Well folks, it looks like we might be in for an "adoption information drought" for a while. You know what that means--posts full of me dribbling on about life's little blessings and struggles, mixed in with a few adoption tidbits. Maybe I'm wrong and we'll have lots of adoption stuff to talk about soon. I hope so!!!
I love my baby girl! Yes, she's 6 but I love her so much! We had quite a scare today. You may have heard that we had a pretty bad ice storm here in OK. The kids wanted to go out to play in our very secure backyard so I bundled them up and sent them off. Our yard is tiny and I never worry much about them when they are out there--always have my mommy ear listening for danger! Today the mommy ear wasn't good enough and my baby got hurt. Taevy and Samren decided that they should try to knock ice cycles off of the house (even though we've told them a million times NOT to do that). So you're all thinking that an ice cycle fell and hit her, right? Not this time (thank goodness). But Samren lost control of the GARDEN HOE he was using to reach the ice cycles and it slammed down on Taevy's head! Of course, I didn't know this when she came screaming into the house absolutely covered in blood (face, hair, clothes front and back, everywhere).
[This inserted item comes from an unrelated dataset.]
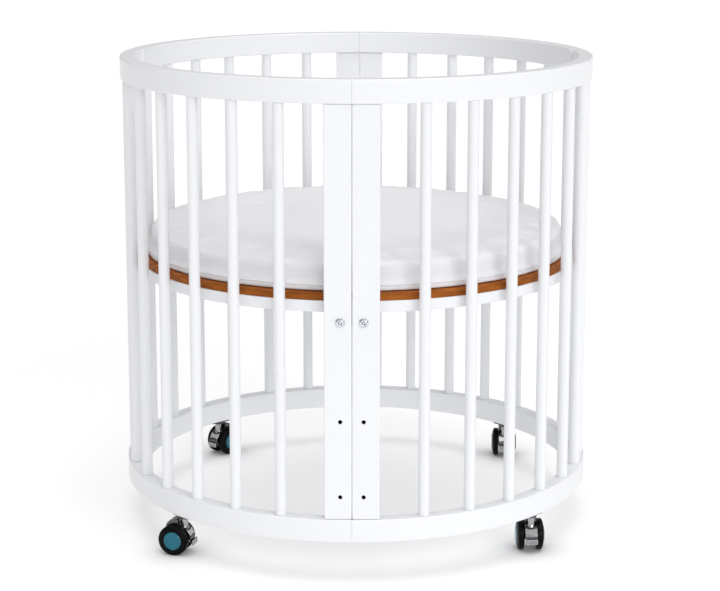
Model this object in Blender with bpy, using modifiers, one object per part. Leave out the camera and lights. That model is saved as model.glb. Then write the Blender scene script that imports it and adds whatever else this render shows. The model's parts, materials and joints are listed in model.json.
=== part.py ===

I took her into the bathroom and tried in vain to find the injury (still not knowing how she got hurt). Her hair was a matted up bloody mess so I stripped her and up to the bathtub we went so that I could rinse the hair. Five minutes and some very orange bathwater later I found the culprit--about a 1/2 inch gash. Whew! It probably could have used some stitches but we are pretty iced in right now so we did the best we could. Tip: Liquid bandage works wonders on open head wounds.
It's just so scary to think about how much worse it could have been. She could have been killed by that hoe, or a falling ice cycle. Thank goodness she had her hood on--imagine how bad it would have been if it wouldn't have been there! Needless to say, today has been full of lots of extra hugs and cuddles to both of my kids. I can't imagine my life without them.
Happy 4th Birthday Brody Emmanuel Grosso!!!! You are loved! You are loved! You are loved! All over this world you are loved! Can't wait for you to come home to your wonderful mommy and daddy big boy!
I admit it. I am really struggling with the whole fundraising thing. Not the part where I sell off all of my stuff and have garage sales and save every penny. It's the part where I send letters to friends and family asking them to give us money for the adoption that I'm struggling with. I'm not too proud to do it. I think I'm just very scared of being disappointed with the outcome. I don't want to feel like a lack of donations means a lack of love (I know that isn't the case). But I know that some of our extended family could probably care less that we are adopting again (honestly--especially because we are adopting from Africa). They just don't see WHY we're doing it. We've got our status quo 2 kids, right?
Anyway, adding confusion to the whole fundraising thing is the fact that we really have 2 adoptions to fundraise for--the entire Ethiopia adoption and the travel portion of Bright's adoption. And WHEN is the right time to send out the letters? Don't want to do it too early for the Ethiopia adoption but we have to do it pretty quickly if we're going to fundraise for Bright's adoption! Eric and I talked about it last night and I think we've decided (famous last words) to put all our efforts into getting the $5k-$6k we need for Bright's travel on our own. Then, when we are actually putting a dossier together for Ethiopia we will bite the bullet and send out all of our fundraising letters. Please pray for the Lord's provision.
I miss my baby boy. Have I mentioned that lately? I miss him. I want to kiss his neck all over and slurbert his pot belly. I want to tickle his toes and take pictures of the gorgeous gap between his front teeth. I want to help him learn how to walk, and say Mommy, and Daddy. I want to wake up in the middle of the night to his cry. I want to wake up every morning to his giggles. I miss my Bright.